Irving Oil expanded rapidly into gas stations and garages for storing and repairing cars. In the 1930s, it took over bus and trucking companies that owed large debts to Irving Oil. On the death of his father in 1933, K.C. Irving ran J.D. Irving Ltd., the family lumber business. By the early 1930s, from his office in the Golden Ball Building in Saint John, Irving directed the manufacture of buses and trucks and the purchase of ships and tanks to transport his company’s oil.
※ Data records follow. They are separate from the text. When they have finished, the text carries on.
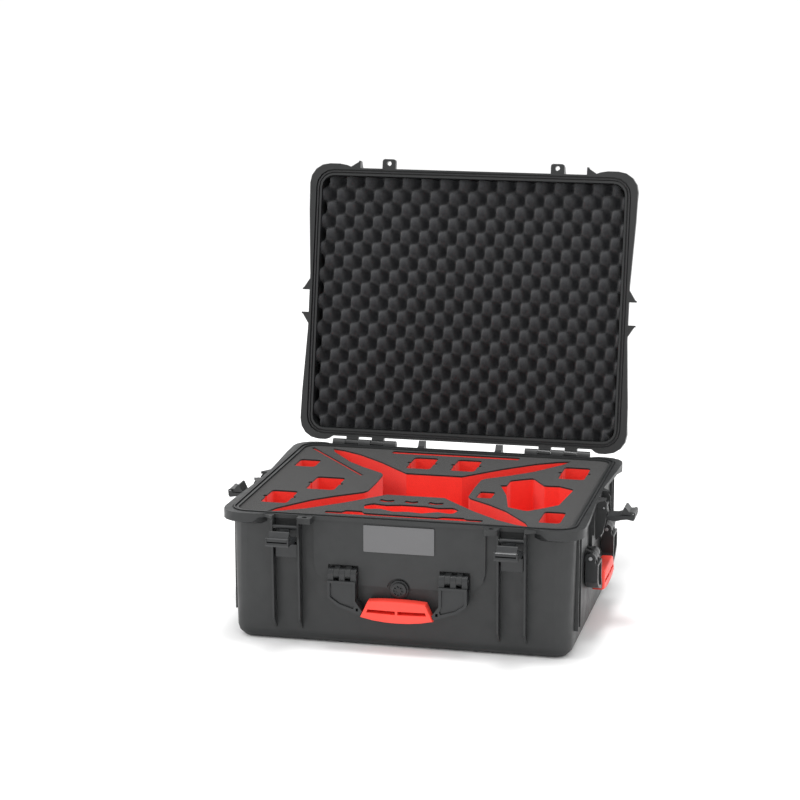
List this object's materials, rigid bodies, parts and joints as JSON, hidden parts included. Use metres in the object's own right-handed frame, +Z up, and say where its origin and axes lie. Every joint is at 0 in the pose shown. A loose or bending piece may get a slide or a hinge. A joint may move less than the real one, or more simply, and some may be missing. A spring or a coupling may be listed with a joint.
{
  "type": "drone carrying case",
  "caption": "Hard carrying case with a hinged lid, over-centre latches, folding handles and cut foam for a quadcopter and its kit.",
  "frame": {"origin": "middle of the base's underside", "axes": "+X to the user's right, +Y to the back where the hinges are, +Z up"},
  "size_m": [0.6454, 0.655, 0.6626],
  "materials": {
    "case_plastic": "fine satin moulding",
    "latch_plastic": "satin",
    "pin_steel": "drawn wire",
    "seal_rubber": "matt",
    "grip_coral": "satin",
    "name_plate": "satin, blank",
    "foam_charcoal": "fine closed-cell foam",
    "foam_red": "fine closed-cell foam",
    "foam_egg_crate": "open-cell foam"
  },
  "bodies": {
    "base": {"base_shell": "case_plastic", "foam_red_floor": "foam_red", "foam_red_front": "foam_red", "foam_red_back": "foam_red", "foam_red_left": "foam_red", "foam_red_right": "foam_red", "foam_top_sheet": "foam_charcoal", "label_plate": "name_plate", "valve_body": "latch_plastic", "valve_cap": "latch_plastic", "hinge_pin_left": "pin_steel", "hinge_pin_right": "pin_steel", "handle_front_pin_left": "pin_steel", "handle_front_pin_right": "pin_steel", "handle_side_pin_left": "pin_steel", "handle_side_pin_right": "pin_steel", "latch_front_left_lever_pin": "pin_steel", "latch_front_left_strike_pad": "latch_plastic", "latch_front_right_lever_pin": "pin_steel", "latch_front_right_strike_pad": "latch_plastic", "latch_side_left_lever_pin": "pin_steel", "latch_side_left_strike_pad": "latch_plastic", "latch_side_right_lever_pin": "pin_steel", "latch_side_right_strike_pad": "latch_plastic"},
    "lid": {"lid_shell": "case_plastic", "lid_gasket": "seal_rubber", "lid_foam": "foam_egg_crate"},
    "handle_front": {"handle_front_arm_left": "latch_plastic", "handle_front_arm_right": "latch_plastic", "handle_front_grip": "grip_coral"},
    "handle_side": {"handle_side_arm_left": "latch_plastic", "handle_side_arm_right": "latch_plastic", "handle_side_grip": "grip_coral"},
    "latch_front_left_lever": {"latch_front_left_lever": "latch_plastic", "latch_front_left_claw_pin": "pin_steel"},
    "latch_front_left_claw": {"latch_front_left_claw": "latch_plastic"},
    "latch_front_right_lever": {"latch_front_right_lever": "latch_plastic", "latch_front_right_claw_pin": "pin_steel"},
    "latch_front_right_claw": {"latch_front_right_claw": "latch_plastic"},
    "latch_side_left_lever": {"latch_side_left_lever": "latch_plastic", "latch_side_left_claw_pin": "pin_steel"},
    "latch_side_left_claw": {"latch_side_left_claw": "latch_plastic"},
    "latch_side_right_lever": {"latch_side_right_lever": "latch_plastic", "latch_side_right_claw_pin": "pin_steel"},
    "latch_side_right_claw": {"latch_side_right_claw": "latch_plastic"}
  },
  "joints": [
    {"name": "lid_hinge", "type": "hinge", "parent": "base", "child": "lid", "pos_m": [0, 0.2327, 0.2005], "axis": [1, 0, 0], "range_deg": [0, 101.2]},
    {"name": "handle_front_swing", "type": "hinge", "parent": "base", "child": "handle_front", "pos_m": [0, -0.22373, 0.1155], "axis": [-1, 0, 0], "range_deg": [0, 95]},
    {"name": "handle_side_swing", "type": "hinge", "parent": "base", "child": "handle_side", "pos_m": [0.26789, 0, 0.1263], "axis": [0, -1, 0], "range_deg": [0, 95]},
    {"name": "latch_front_left_throw", "type": "hinge", "parent": "base", "child": "latch_front_left_lever", "pos_m": [-0.1703, -0.2305, 0.183], "axis": [-1, 0, 0], "range_deg": [0, 115]},
    {"name": "latch_front_left_hook", "type": "hinge", "parent": "latch_front_left_lever", "child": "latch_front_left_claw", "pos_m": [-0.1703, -0.2751, 0.1751], "axis": [1, 0, 0], "range_deg": [0, 5]},
    {"name": "latch_front_right_throw", "type": "hinge", "parent": "base", "child": "latch_front_right_lever", "pos_m": [0.1703, -0.2305, 0.183], "axis": [-1, 0, 0], "range_deg": [0, 115]},
    {"name": "latch_front_right_hook", "type": "hinge", "parent": "latch_front_right_lever", "child": "latch_front_right_claw", "pos_m": [0.1703, -0.2751, 0.1751], "axis": [1, 0, 0], "range_deg": [0, 5]},
    {"name": "latch_side_left_throw", "type": "hinge", "parent": "base", "child": "latch_side_left_lever", "pos_m": [-0.275, 0, 0.183], "axis": [0, 1, 0], "range_deg": [0, 115]},
    {"name": "latch_side_left_hook", "type": "hinge", "parent": "latch_side_left_lever", "child": "latch_side_left_claw", "pos_m": [-0.3196, 0, 0.1751], "axis": [0, -1, 0], "range_deg": [0, 5]},
    {"name": "latch_side_right_throw", "type": "hinge", "parent": "base", "child": "latch_side_right_lever", "pos_m": [0.275, 0, 0.183], "axis": [0, -1, 0], "range_deg": [0, 115]},
    {"name": "latch_side_right_hook", "type": "hinge", "parent": "latch_side_right_lever", "child": "latch_side_right_claw", "pos_m": [0.3196, 0, 0.1751], "axis": [0, 1, 0], "range_deg": [0, 5]}
  ]
}
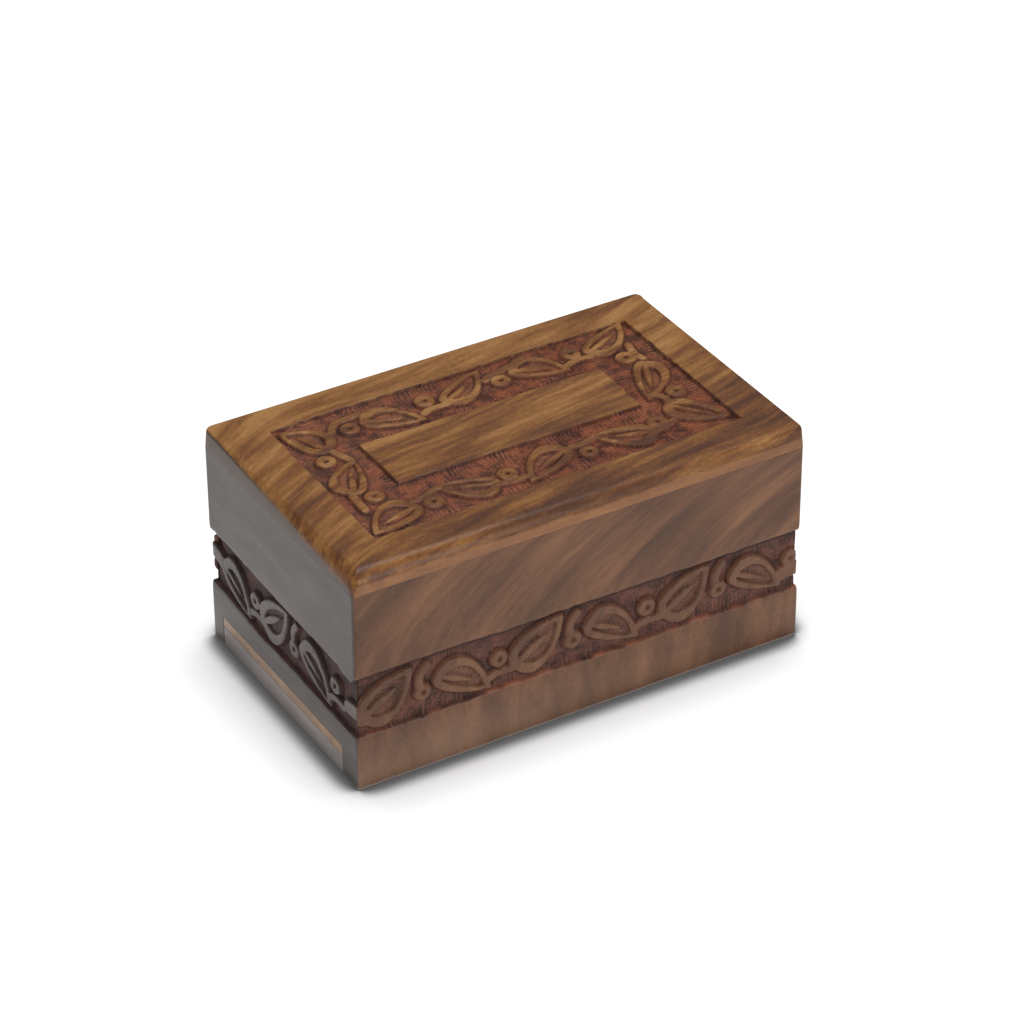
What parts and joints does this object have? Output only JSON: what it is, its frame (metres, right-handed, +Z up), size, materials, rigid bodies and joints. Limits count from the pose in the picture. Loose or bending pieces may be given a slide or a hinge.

In 1938, he bought Canada Veneers, which thrived on wartime sales to become the world’s largest supplier of aircraft veneers (thin surface layers of wood). The growth of this company led to the acquisition of the New Brunswick Railway Company for its huge tracts of timberland. And by 1942, Irving made a successful expansion into pulp and paper when he acquired New York-based Dexter Sulphite Pulp and Paper Company. With the establishment in 1951 of Irving Pulp and Paper Ltd., Irving dominated the New Brunswick timber industry. By 1969, he also owned a number of Maritime newspapers, including all of New Brunswick’s English-language dailies.

Did you know?
Part of what has made the Irving dynasty so successful is the vertically integrated model of its businesses: the different branches play off and support one another. As Joan Carlisle Irving described it for New Brunswick journalist Jacques Poitras for his book Irving vs. Irving: “The shipyard made ships that carried the oil for Irving Oil that would supply J.D. Irving, and it would get all its equipment from Thorne’s Hardware, and the newspapers would buy the paper that the pulp mill produced, and it made the whole system a totally integrated product.”

Controversy

While K.C. Irving’s decision to invest in New Brunswick industry shaped the province’s economy and provided thousands of jobs, his critics maintain that Irving often served his own interests at the expense of taxpayers and the environment. In 1951, the province passed legislation that allowed his pulp mill to pour waste into the Saint John River. That, alongside his tax avoidance and domination of the New Brunswick media, exemplified, for many, some of the negative aspects of the power he wielded. (See also Irving Group of Companies.)

Photo of the Irving Pulp and Paper Mill

The Irving Pulp and Paper Mill is situated on the Saint John River at Reversing Falls. Photo taken 9 August 2009.

Later Life

In 1972, K.C. Irving settled in Bermuda and began spending only six months of the year in Canada. He brought the income from his oil business with him and put it into tax-free trusts. Irving was widely criticized for this move because it also meant the businesses ceased paying taxes in Canada. While Irving lived the rest of his days as a resident of Bermuda, he kept strong ties to the province where he was born and where he prospered. In his later years, the Irving umbrella of businesses employed roughly 8 per cent of New Brunswick. Irving became an Officer of the Order of Canada in 1989.

Irving died in 1992 in Saint John as one of the wealthiest men in the world, leaving behind wife Winnifred (Johnston) Irving, sons J.K., Arthur and Jack, and several grandchildren.

Importance

K.C. Irving created an empire that includes hundreds of businesses, expanding beyond pulp and paper, oil and media to encompass a long haul trucking company, a home hardware chain, a shipbuilding company, french fry manufacturing and other endeavours. Years after his death, his companies continue to employ thousands of New Brunswickers.

Photo of an Irving Big Stop sign in Salisbury, NB

Big Stop is Irving's chain of roadside restaurants. Photo taken 4 March 2007.